* _PROBLEM TO WORK ON_
Reproduce exactly the lines from the one containing "What bpy script" down to the one containing "GAP = 0.3 *", including both of those lines, and nothing else.

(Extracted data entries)
————
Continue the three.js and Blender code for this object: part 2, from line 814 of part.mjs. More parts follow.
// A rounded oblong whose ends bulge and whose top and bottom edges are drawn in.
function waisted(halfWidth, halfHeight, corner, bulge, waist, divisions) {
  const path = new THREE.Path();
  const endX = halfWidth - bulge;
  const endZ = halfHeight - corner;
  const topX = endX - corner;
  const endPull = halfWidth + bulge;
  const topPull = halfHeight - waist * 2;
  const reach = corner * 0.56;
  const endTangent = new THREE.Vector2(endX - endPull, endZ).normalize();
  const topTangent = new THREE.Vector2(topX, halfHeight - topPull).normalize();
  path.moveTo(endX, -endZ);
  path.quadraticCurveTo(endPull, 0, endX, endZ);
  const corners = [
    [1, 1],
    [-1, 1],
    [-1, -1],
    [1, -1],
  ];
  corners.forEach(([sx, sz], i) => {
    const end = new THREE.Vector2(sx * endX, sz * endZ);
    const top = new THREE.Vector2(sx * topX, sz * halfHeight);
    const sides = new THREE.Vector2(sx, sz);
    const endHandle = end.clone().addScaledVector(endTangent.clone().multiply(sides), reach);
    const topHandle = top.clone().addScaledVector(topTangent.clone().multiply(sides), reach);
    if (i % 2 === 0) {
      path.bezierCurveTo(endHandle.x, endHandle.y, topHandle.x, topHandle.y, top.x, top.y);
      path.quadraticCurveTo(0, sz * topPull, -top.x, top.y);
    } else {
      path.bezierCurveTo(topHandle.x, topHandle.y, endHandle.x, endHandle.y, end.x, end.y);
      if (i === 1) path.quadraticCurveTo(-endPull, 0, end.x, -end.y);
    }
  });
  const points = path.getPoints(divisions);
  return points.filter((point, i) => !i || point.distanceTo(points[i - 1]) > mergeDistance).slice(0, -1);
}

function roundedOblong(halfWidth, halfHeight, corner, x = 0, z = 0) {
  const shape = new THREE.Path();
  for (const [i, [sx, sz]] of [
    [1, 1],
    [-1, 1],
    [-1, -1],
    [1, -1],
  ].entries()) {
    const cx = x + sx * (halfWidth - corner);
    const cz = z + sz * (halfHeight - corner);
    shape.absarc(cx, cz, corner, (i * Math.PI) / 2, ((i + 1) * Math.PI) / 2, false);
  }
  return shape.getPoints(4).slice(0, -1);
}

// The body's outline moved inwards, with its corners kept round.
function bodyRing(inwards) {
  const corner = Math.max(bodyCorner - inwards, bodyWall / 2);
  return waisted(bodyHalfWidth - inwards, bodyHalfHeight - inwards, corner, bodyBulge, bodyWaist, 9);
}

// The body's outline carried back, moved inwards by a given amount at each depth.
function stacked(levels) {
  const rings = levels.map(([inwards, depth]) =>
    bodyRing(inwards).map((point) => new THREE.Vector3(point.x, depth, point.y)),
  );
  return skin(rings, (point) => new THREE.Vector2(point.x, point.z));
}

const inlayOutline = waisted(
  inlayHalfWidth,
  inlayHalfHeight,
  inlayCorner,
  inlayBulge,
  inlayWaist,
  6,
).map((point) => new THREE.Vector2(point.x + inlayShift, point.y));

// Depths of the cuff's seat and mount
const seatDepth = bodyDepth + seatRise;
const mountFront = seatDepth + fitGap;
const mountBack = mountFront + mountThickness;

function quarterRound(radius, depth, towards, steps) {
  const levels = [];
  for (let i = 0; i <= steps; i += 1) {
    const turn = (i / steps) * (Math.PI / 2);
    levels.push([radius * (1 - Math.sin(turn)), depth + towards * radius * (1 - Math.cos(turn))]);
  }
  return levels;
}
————
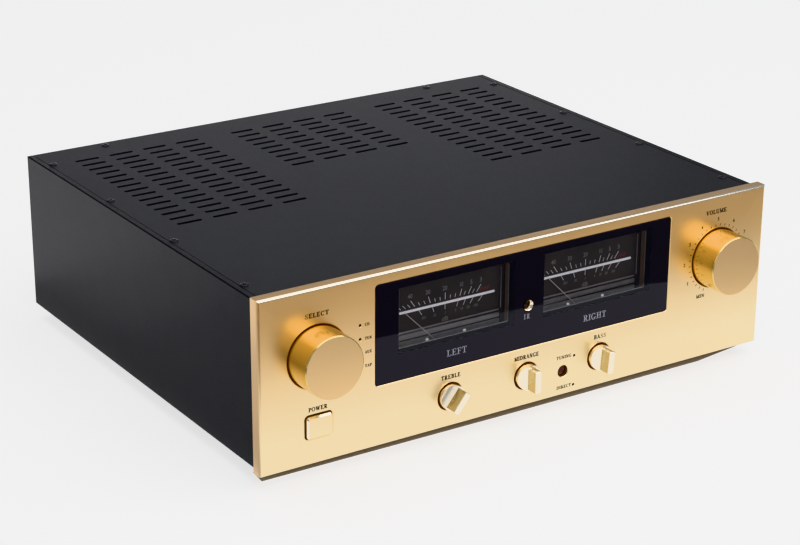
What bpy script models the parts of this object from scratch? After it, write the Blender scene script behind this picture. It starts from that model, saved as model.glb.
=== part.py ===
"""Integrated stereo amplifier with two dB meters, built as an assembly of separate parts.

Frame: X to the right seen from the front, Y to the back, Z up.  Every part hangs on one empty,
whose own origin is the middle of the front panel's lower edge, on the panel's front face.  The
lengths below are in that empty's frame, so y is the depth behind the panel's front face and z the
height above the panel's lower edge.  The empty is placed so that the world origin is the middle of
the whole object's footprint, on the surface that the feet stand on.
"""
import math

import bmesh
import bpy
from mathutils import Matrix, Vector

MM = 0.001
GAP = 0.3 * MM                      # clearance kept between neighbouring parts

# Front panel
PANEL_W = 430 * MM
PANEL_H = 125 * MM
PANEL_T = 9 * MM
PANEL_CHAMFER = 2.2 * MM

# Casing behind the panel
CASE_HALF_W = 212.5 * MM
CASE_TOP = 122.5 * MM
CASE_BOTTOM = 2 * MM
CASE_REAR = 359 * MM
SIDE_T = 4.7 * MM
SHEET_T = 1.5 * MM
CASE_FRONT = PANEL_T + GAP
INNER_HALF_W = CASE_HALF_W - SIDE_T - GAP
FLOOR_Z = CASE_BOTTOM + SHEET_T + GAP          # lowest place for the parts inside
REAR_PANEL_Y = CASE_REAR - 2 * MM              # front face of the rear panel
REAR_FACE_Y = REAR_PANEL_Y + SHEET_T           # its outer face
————
* _REPLY TO THE TASK_
What bpy script models the parts of this object from scratch? After it, write the Blender scene script behind this picture. It starts from that model, saved as model.glb.
=== part.py ===
"""Integrated stereo amplifier with two dB meters, built as an assembly of separate parts.

Frame: X to the right seen from the front, Y to the back, Z up.  Every part hangs on one empty,
whose own origin is the middle of the front panel's lower edge, on the panel's front face.  The
lengths below are in that empty's frame, so y is the depth behind the panel's front face and z the
height above the panel's lower edge.  The empty is placed so that the world origin is the middle of
the whole object's footprint, on the surface that the feet stand on.
"""
import math

import bmesh
import bpy
from mathutils import Matrix, Vector

MM = 0.001
GAP = 0.3 * MM                      # clearance kept between neighbouring parts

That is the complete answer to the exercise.